Realty Income: Buy The Dip?

| About: Realty Income (O)


Realty Income has announced a public offering for 12 million shares, with an additional 1.8 million share greenshoe option.

The offering is priced at $39.96 per share, about 3% below Wednesday's opening price.

This represents a clear buying opportunity for long-term income focused investors.

Realty Income (NYSE:O) has the distinction of being one of the better long-term investments in the triple net REIT sector. The company has solid fundamentals, including an investment-grade credit rating, a diversified tenant base, and an attractive 5.40% yield.

Realty Income's equity offering: A clear buying opportunity

Late on Wednesday, Realty Income announced that it was offering 12 million (upsized from an initial 10.5 million) shares of its common stock via a secondary public offering. The shares were priced at $39.96, or about 3% below recent prices.

Total proceeds from the offering are expected to be about $459.5 million, with the company noting that it will use these funds to repay a portion of its $1.5 billion credit revolver.

Generally, secondary offerings are good opportunities to buy stocks at a discount. Realty Income's stock is likely to open trading below the offering price as traders take advantage of the increased volume. As of this writing, shares of the company are down roughly 3% to about $39.75 in pre-market trading.

Why buy Realty Income?

Long-term investors really have little reason to worry about Realty Income. As I noted in the intro, the company is fundamentally strong, with a solid balance sheet, 98% occupancy rate, modest dividend payout ratio of under 90%, and diversified rental tenant base.
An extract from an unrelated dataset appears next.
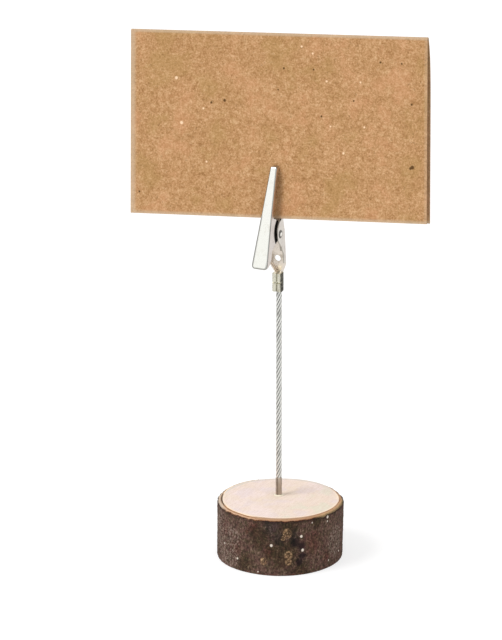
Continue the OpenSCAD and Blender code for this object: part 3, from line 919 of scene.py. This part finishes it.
# %% [markdown]
# ## Sleeve
# The lower end of the rope sits in a short pressed sleeve, which keeps the wires together and gives the
# glue something to hold. It is a lathed tube with broken corners, dented a little where the tool closed on
# it.

# %% The sleeve
SLEEVE_WALL = 0.2
SLEEVE_FOOT = 6.9


def sleeve_wobble(a, k):
    return -0.012 * math.cos(3 * a + 0.6) - 0.012 if 2 <= k <= 6 else 0


sleeve_outline = [
    (SLEEVE_RADIUS - inset, height)
    for inset, height in (
        (SLEEVE_WALL, SLEEVE_FOOT), (0, SLEEVE_FOOT), (0, SLICE_HEIGHT + 0.5), (0, SLICE_HEIGHT + 2),
        (0.035, SLICE_HEIGHT + 2.6), (0, SLICE_HEIGHT + 3.2), (0, SLEEVE_TOP - 0.12),
        (0.05, SLEEVE_TOP - 0.02), (0.09, SLEEVE_TOP), (SLEEVE_WALL, SLEEVE_TOP),
    )
]
sleeve = sharpen(lathe("pressed_sleeve", sleeve_outline, SLEEVE_METAL, sleeve_wobble), 40)
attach(sleeve, "stand")
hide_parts("end_sleeve")

# %% [markdown]
# ## Wire rope
# The stem is laid up twice: seven fine wires make a strand, and six strands are laid round a core wire.
# All wires follow one rule, so Geometry Nodes lay them. One straight line is copied once for each wire. The
# number of a copy tells its strand and its place there, and the place along the line tells how far strand
# and rope have turned. A round profile then gives each line its thickness.

# %% The tree that lays the rope
SOCKETS = {float: "NodeSocketFloat", int: "NodeSocketInt", bpy.types.Material: "NodeSocketMaterial"}


def rope_tree(values):
    """The tree with one input for each value, of the value's kind."""
    tree = bpy.data.node_groups.new("lay_rope", "GeometryNodeTree")
    tree.interface.new_socket("Geometry", in_out="OUTPUT", socket_type="NodeSocketGeometry")
    for name, value in values.items():
        tree.interface.new_socket(name, in_out="INPUT", socket_type=SOCKETS[type(value)])
    net = Net(tree)
    given = net.node("NodeGroupInput")
    line = net.node("GeometryNodeCurvePrimitiveLine")
    fine = net.node("GeometryNodeResampleCurve", None, line, Count=given["Steps"])
    copies = net.node(
        "GeometryNodeDuplicateElements", {"domain": "SPLINE"}, fine, Amount=given["Strands"] * given["Wires"],
    )
    number = copies["Duplicate Index"]
    along = net.node("GeometryNodeSplineParameter")["Factor"]
    strand = net.maths("FLOOR", number / given["Wires"])
    place = number - strand * given["Wires"]
    turn = 2 * math.pi * (strand / given["Strands"] + given["Rope turns"] * along)
    own = 2 * math.pi * (place / (given["Wires"] - 1) - given["Strand turns"] * along)
    off = given["Wire width"] * net.maths("LESS_THAN", place, given["Wires"] - 1.5)
    out = given["Lay radius"] + off * net.maths("COSINE", own)
    side = off * net.maths("SINE", own)
    cosine, sine = net.maths("COSINE", turn), net.maths("SINE", turn)
    up = given["Foot"] + given["Length"] * along
    spot = net.join(out * cosine - side * sine, out * sine + side * cosine, up)
    laid = net.node("GeometryNodeSetPosition", None, copies, Position=spot)
    ring = net.node("GeometryNodeCurvePrimitiveCircle", None, Resolution=6, Radius=given["Wire width"] * 0.5)
    wires = net.node("GeometryNodeCurveToMesh", None, laid, ring, Fill_Caps=True)
    solid = net.node("GeometryNodeRealizeInstances", None, wires)
    done = net.node("GeometryNodeSetMaterial", None, solid, Material=given["Wire finish"])
    net.node("NodeGroupOutput", None, done)
    return tree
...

No single tenant exceeds 5.2% of Realty Income's rental revenues. Furthermore, no single industry represents over 10.6% of rental revenue. In addition, unlike some of its shopping mall-focused peers, Realty Income focuses on freestanding, single-tenant commercial properties. These are then put on leases for 10 to 20 years with high-quality tenants, essentially locking in future cash flows.

When looking at valuation, Realty Income is trading at about 15.5x its 2014 FFO, broadly in line with its sector peers. I would argue that Realty Income may actually deserve a premium to its peers, given its long record of monthly dividends. Since 2008, Realty Income's FFO per share has grown at around 7% annually.

Regarding dividends, there is a reason why Realty Income is known as the "monthly dividend company", with 525 consecutive monthly dividend payments, including 75 dividend increase since 1994.


Realty Income is likely to start trading below $40 per share on Thursday, which is nearly 10% below where it started trading at the start of the month.

Yes, Realty Income's stock is very unlikely to post outsized total returns. However, for those looking for a source of consistent, lower-risk monthly income, Realty Income seems like a good pick.

Disclaimer: The opinions in this article are for informational purposes only and should not be construed as a recommendation to buy or sell the stocks mentioned. Please do your own due diligence before making any investment decision.

Disclosure: I am long O. I wrote this article myself, and it expresses my own opinions. I am not receiving compensation for it (other than from Seeking Alpha). I have no business relationship with any company whose stock is mentioned in this article.